Effects of rounding for inverse functions.

19 July 2012 | Tags: numeric, testing

If one have function and its inverse testing that latter is really inverse seems to be straightforward. All we need is to generate bunch of random values, apply function in question then its inverse and check that result is same as original value. It’s exactly what QuickCheck does.

However things become much more complicated when calculation with floating point are involved. Even if both function are correct result of consecutive function application could be very far off from expected value. By correct I mean that approximation agrees with exact value in N digits. But it’s to be expected. Calculations with floating point are full of such surprises. More interesting question is when precision loss occurs.

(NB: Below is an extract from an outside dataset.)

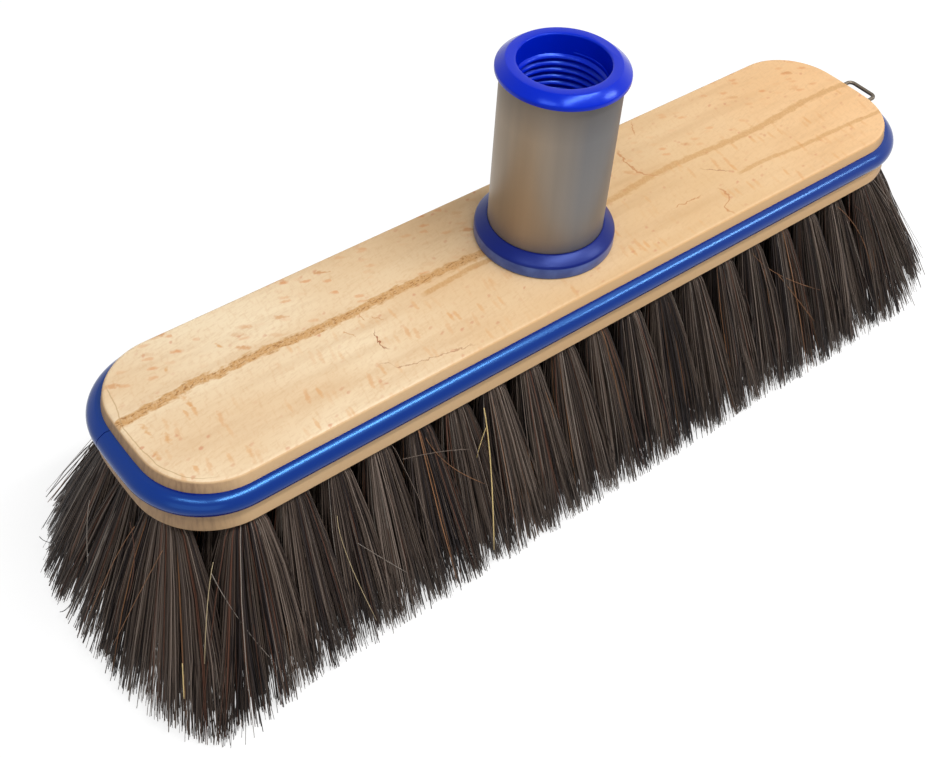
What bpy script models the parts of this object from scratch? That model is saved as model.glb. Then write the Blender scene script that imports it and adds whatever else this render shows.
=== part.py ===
# Floor broom head: a beech block with a bumper strip let into its edge, an upright threaded handle
# socket, a wire hanging staple and five staggered rows of horsehair tufts.
# It stands on its bristle tips at z = 0, with +X along the block and +Z up. Lengths are in metres.

import math

import bmesh
import bpy
from mathutils import Matrix, Vector

# Block: the outline is that of its underside, two wide end arcs with a smaller arc at each corner
BLOCK_LENGTH = 0.2800
BLOCK_WIDTH = 0.0598
BLOCK_THICKNESS = 0.0156
END_RADIUS = 0.2058
CORNER_RADIUS = 0.0224
WALL_LEAN = 0.0024
TOP_EDGE_RADIUS = 0.0022
UNDERSIDE_CHAMFER = 0.0005

# Bumper strip: half-round face, standing proud of the wall. Its butt joint is on the -X end, at a share
# of the angle from that end's middle to its corner
BUMPER_RADIUS = 0.0037
BUMPER_PROUD = 0.0026
BUMPER_SEAT_DEPTH = 0.0020
BUMPER_DROP = 0.0070
BUMPER_JOINT_SHARE = 0.88
BUMPER_JOINT_GAP = 0.0003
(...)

Let denote by $$f$$ and $$f^{-1}$$ exact functions which we approximate using floating point arithmetics. What we really calculate is following quantity where $$\varepsilon$$ and $$\varepsilon'$$ are rounding errors introduced by $$f$$ and $$f^{-1}$$ correspondingly:

$x' = f^{-1}\left[\, f(x)(1+\varepsilon) \right](1 + \varepsilon')$

On next step we Taylor expand this expression and drop terms quadratic in $$\varepsilon$$ (They are small!):

$x' \approx x \left(1 + \frac{f(x)}{f'(x)}\varepsilon + \varepsilon' \right)$

This means rounding error introduced by $$f$$ have enhacement or supression factor equal to $$f(x)/f'(x)$$. Plot below visualize error propagation:

It’s easy to see that when derivartive of $$f(x)$$ is small rounding error are greatly enhanced. There is other way to look at this. Function with small derivative squeezes many initial states into much smaller number of possible outputs so we lose information and consequently precision. This information loss is artifact of discretization. No information is lost in $$\mathbb{R} \to \mathbb{R}$$ functions.

Second possibility is when $$f(x)$$ is large. It’s best illustrated with following example:

$f(x) = x + a \qquad f^{-1}(x) = x - a$

When $$|a| \gg |x|$$ last digis of $$x$$ are lost during addition and subtraction will not recover them.

Next plot visualize error in for functions $$f(x) = \arctan(x)$$ and $$f^{-1} = \tan(x)$$ together with error estimates which use formula above. Since we don’t know exact rounding error for every function evaluation machine epsilon is substituted for both $$\varepsilon$$ which gives upper bound on error.

For reasont I don’t fully understand it overestimate error but gives reasonable overall agreement.